COOK IS A LITTLE under the weather today, so I stepped in and made dinner, in rather an improvised way. I stopped in at the local supermarket and bought a couple of slices of roast beef at the deli, but they were so thin I picked up a fillet of carne asada at the same time. Also some potatoes and a few more cipollini.
Over there to the left you'll see one of my very favorite knives. It cost us $23,000 — a bargain, because with it came a two-bedroom brown shingle house in Berkeley, California. I found the knife on the workbench in the single-car detached garage, carefully wrapped in newspaper and tied up with jute cord. The newspaper was Chinese and dated, as I recall, sometime in the 1920s. The knife was completely covered in a sixteenth of an inch of rust.
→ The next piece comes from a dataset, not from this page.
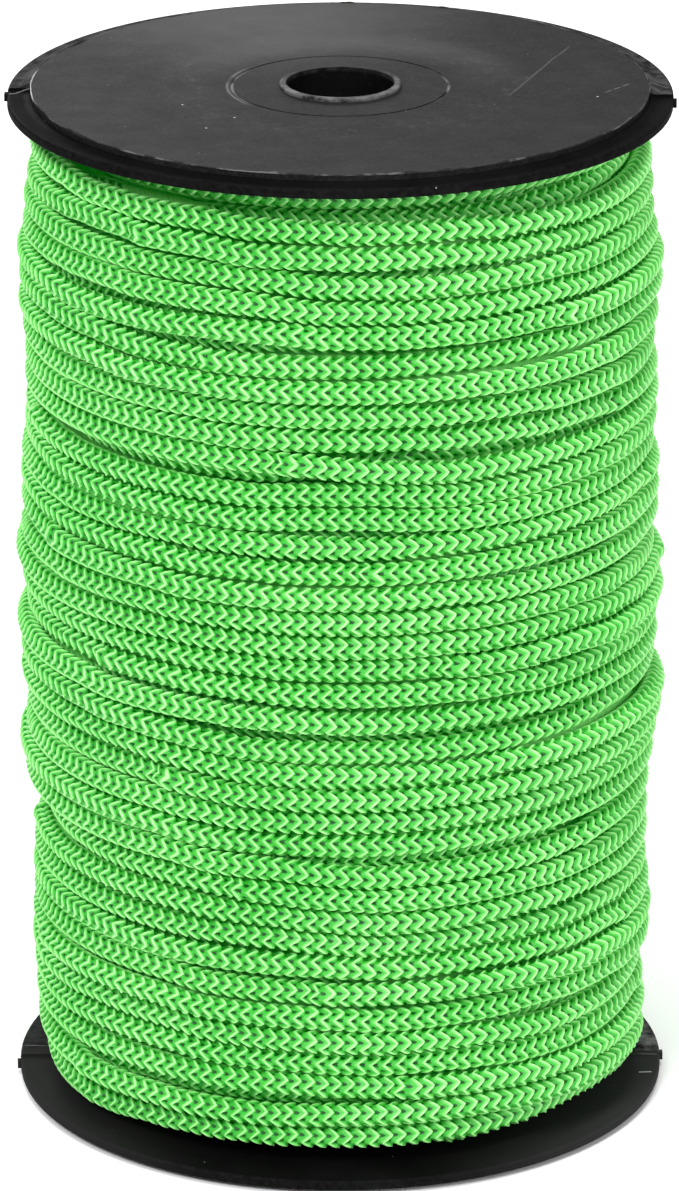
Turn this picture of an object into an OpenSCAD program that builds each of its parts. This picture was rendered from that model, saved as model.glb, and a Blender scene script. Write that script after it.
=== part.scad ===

I took kerosene and steel wool to it, touched it up a bit with a stone, and admired the steel. Hand forged, of course. We'd bought the house from a Chinese immigrant, a widow, who'd occupied it for half a century I'm sure. Her husband must have brought the knife with him from the old country, and forgotten it on the workbench.
Oh: dinner. I sliced four potatoes, as you see, and fried them in butter. I sliced the cipollini and treated them the same, first having seared the roast beef and carne asada and set them aside. When things were done, or approximately, I combined the potatoes and onions and set the meat on top and put a lid on the pan while some romanesco steamed in another. No salad today! No dessert!
EARLIER WE HAD MET a couple of guys an hour north, in the next county, where we had lunch at a cheerful enough pizza joint near the courthouse. I had strozzapreti with meatballs in tomato sauce, and they were okay. Ditto the bay-leaf (California myrtle, not nobilis) flavored panna cotta, and even the French press coffee…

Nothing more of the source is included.